Earlier this week, security researcher Christopher Moore published a blog post detailing the questionable data collection practice of OnePlus. OnePlus is a smartphone manufacturer based in Shenzhen, China that runs OxygenOS, a custom version of the Android operating system.
The Shenzhen based company has been proven to be collecting user identification information in addition to the basic data most device manufacturers and software developers gather to improve the quality of their products.
After intercepting the data his OnePlus phone sends to its servers, Moore discovered that the company was collecting:
- User’s phone number
- MAC addresses
- Device serial number
- Mobile network(s) names
- Wireless network ESSID and BSSID
- IMEI and IMSI code
- Time stamps when users lock and unlock their phone
- Time stamps when users open and close apps on their phone
- Time stamps when users complete activities in apps.

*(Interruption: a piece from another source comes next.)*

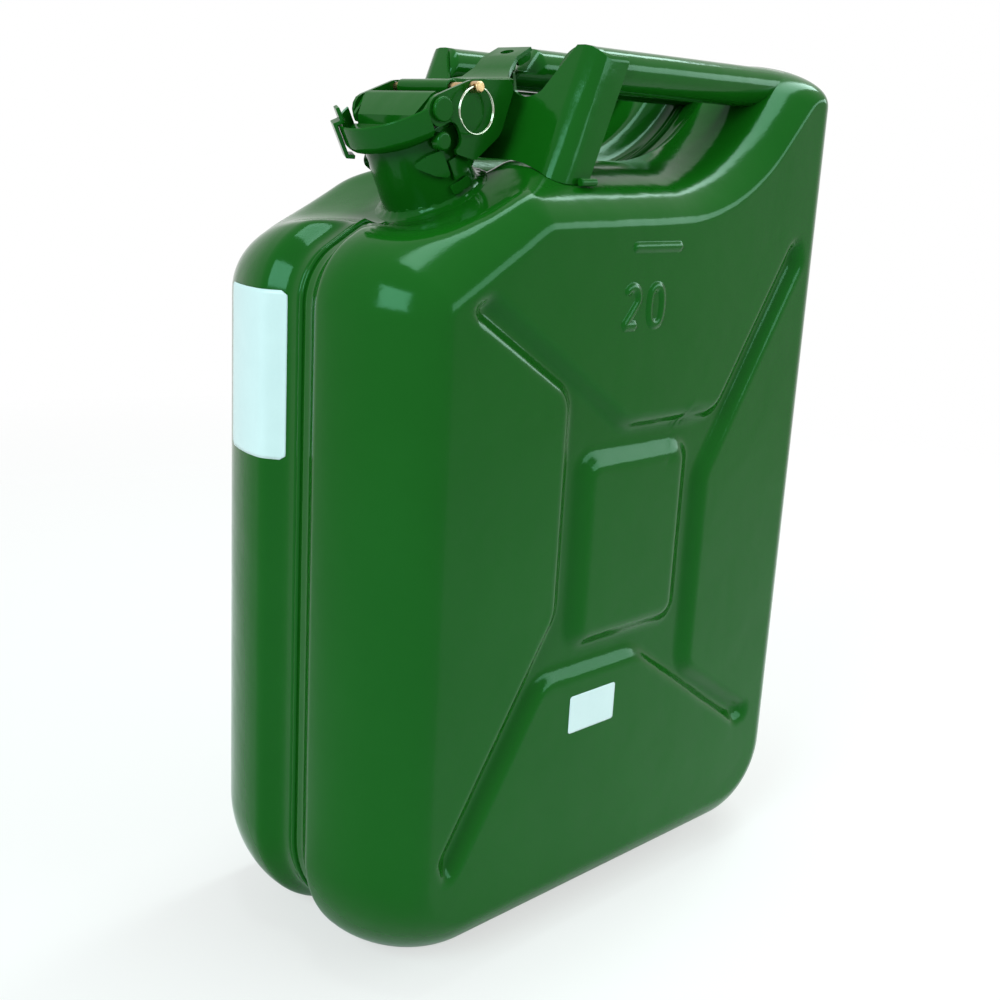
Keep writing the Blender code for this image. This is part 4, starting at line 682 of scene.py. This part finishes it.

Moore contacted OnePlus support through Twitter about the situation, but was given no solution to the problem. Thankfully, an Android Developer named Jakub Czekanski provided a permanent fix to disable the data collection feature without having to root the device.
He stated on Twitter that a user can directly connect their OnePlus smartphone to a computer in USB debugging mode, open an adb shell, and enter: pm uninstall -k –user 0 net.oneplus.odm to permanently disable the data collection feature.
Apple ID Phishing
iOS Developer Felix Krause demonstrated a hard-to-detect phishing attack that can steal your Apple ID password. In his blog post published earlier this week, Krause showed how malicious apps can use UIAlertController to present fake alert messages to the user and steal their Apple ID password. iOS prompts users for their passwords all the time and that has led to people entering their passwords without thinking. Although he states that it is very easy to replicate Apple’s alert message, he claims there is no record of this kind of attack appearing in the wild.
You can circumvent this type of phishing by pressing the home button whenever a sign-in alert pops up. If the app closes and the alert remains, the message is legitimate. If both the app and the dialogue box close, then that was a phishing attempt.
It is also wise for users to never enter their credentials into a system pop-up unless they go directly to the source and to enable multi-factor authentication.